Adjusted net profit is the total net profit, adjusted for additional items and costs that management considers not reflective of our core operations.

Free cash flow

Free cash flow (FCF) reflects an additional way of viewing our liquidity that we believe is useful to our investors and is defined as cash flow reflecting the EBITDA for the year, change in working capital, maintenance capital expenditure, taxes paid, cash interest paid, lease payments, dividends from equity accounted investees, dividends paid to non-controlling interests and adjustment for other non-cash items.
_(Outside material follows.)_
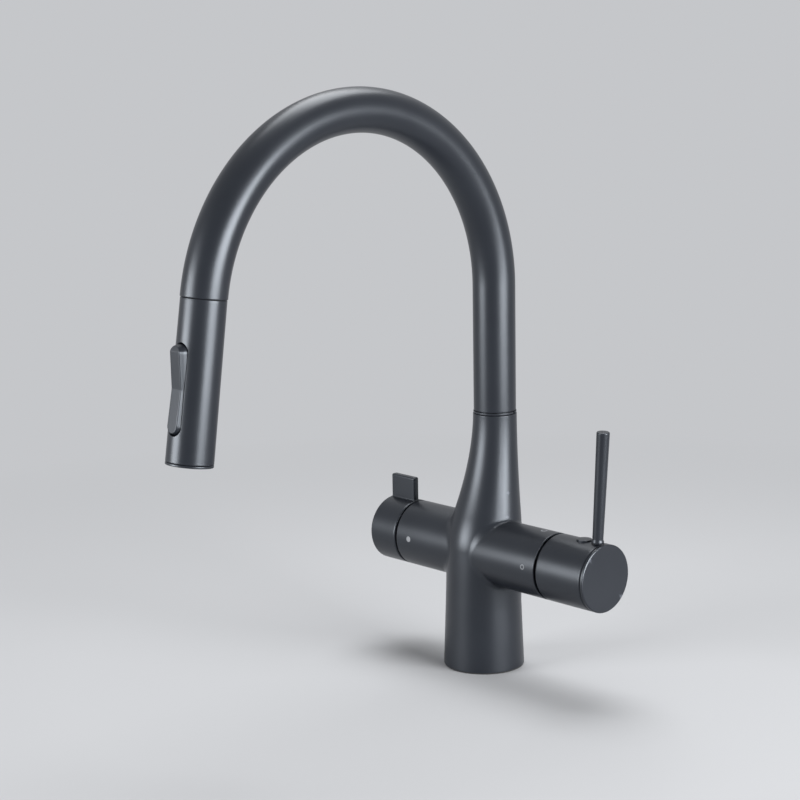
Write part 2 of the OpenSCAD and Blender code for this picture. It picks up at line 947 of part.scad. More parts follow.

Reconciliation of operating profit to adjusted EBITDA for the six-month period ended:

\$ million 30 June 2022 30 June 2021
Operating profit 1,872.4 622.9
Depreciation, amortization and impairment 292.5 310.6
EBITDA 2,164.9 933.5
APM adjustments 95.1 53.7
Adjusted EBITDA 2,260.0 987.2

APM adjustments at EBITDA level

\$ million 30 June 2022 30 June 2021
Natgasoline 76.1 64.7
Unrealized result natural gas hedging 7.3 (9.9)
Provisions and other 11.7 (1.1)
Total APM adjustments at EBITDA level 95.1 53.7

ALTERNATIVE PERFORMANCE MEASURES (APMs) CONTINUED

The main APM adjustments at EBITDA level in YTD Q2 2022 and YTD Q2 2021 relate to:

  • Natgasoline is not consolidated and an adjustment of USD 76.1 million was made for OCI's 50% share in the plant's EBITDA in 2022. Natgasoline's contribution to adjusted EBITDA in 2021 was USD 64.7 million.
  • The unrealized results on natural gas hedge derivatives of USD 7.3 million in 2022 and USD (9.9) million in 2021 relate to hedging activities at OCI Beaumont, IFCo and in the Netherlands.
  • Other adjustments of USD 11.7 million in 2022 and USD (1.1) million in 2021 mainly relates to movements in provisions related to ongoing litigation and claims and other adjustments.
\$ million 30 June 2022 30 June 2021
Reported net profit attributable to owners of the Company 886.4 244.9
Adjustments at EBITDA level 95.1 53.7
Add back: Natgasoline EBITDA adjustment (76.1) (64.7)
Result from associate (change in unrealized gas hedging Natgas) (31.4) (23.1)
Forex (gain) / loss on USD exposure (86.6) (4.4)
Expenses related to refinancing 66.1 12.1
Non-controlling interests adjustment 27.2 2.0
Accelerated depreciation and impairments of PP&E 12.5 9.2
Other adjustments (4.4) -
Tax effect of adjustments (7.1) (2.2)
Total APM adjustments at net profit level (4.7) (17.4)
Adjusted net profit attributable to owners of the Company 881.7 227.5

The main APM adjustments at net profit level in YTD Q2 2022 and YTD Q2 2021 relate to:

  • The adjustment on result from associate of USD (31.4) million in 2022 and USD (23.1) million in 2021 mainly relates to the unrealized results on natural gas hedge derivatives at Natgas.
  • FX impact of USD (86.6) million in 2022 and USD (4.4) million in 2021 relates to the foreign exchange gains or losses on loans and borrowings and related instruments on USD exposure carried at entities which do not have USD as functional currency.
  • Refinancing expenses of USD 66.1 million in 2022 and USD 12.1 million in 2021 relates to early redemption costs and accelerated amortization, mainly at OCI N.V. and IFCo.
  • Non-controlling interests adjustment of USD 27.2 million in 2022 and USD 2.0 million in 2021 is related to the calculated profit attributable to non-controlling interests on all APM adjustments.
  • Accelerated depreciation and impairments of PP&E of USD 12.5 million in 2022 relates to the impairment of BioMCN. Accelerated depreciation of USD 9.2 million in 2021 relates to the accelerated depreciation of the shiploader at Fertil.
  • Tax effect of adjustments of USD (7.1) million in 2022 and USD (2.2) million in 2021 is related to the calculated tax effect of all APM adjustments.

Free cash flow

\$ million 30 June 2022 30 June 2021
Cash flow from operating activities 1,955.5 820.1
Maintenance capital expenditure (89.3) (85.4)
Lease payments (19.7) (17.7)
Dividends paid to non-controlling interests (301.7) (23.1)
Other non-operating items (7.1) 29.4
Free cash flow 1,537.7 723.3

DIRECTOR'S RESPONSIBILITY STATEMENT

In accordance with Article 5:25d of the Dutch Financial Supervision Act, the members of the board of directors of OCI N.V. declare that, to the best of their knowledge, the semi-annual condensed consolidated financial statements included in this semi-annual report, which have been prepared in accordance with IAS 34 'Interim Financial Reporting', give a true and fair view of OCI N.V.'s assets, liabilities, financial position and profit or loss of OCI N.V. and its consolidated group companies taken as a whole and the half-year press release attached to this semi-annual report gives a fair view of the information required pursuant to section 5:25d (8)/(9) of the Dutch Financial Market Supervision Act.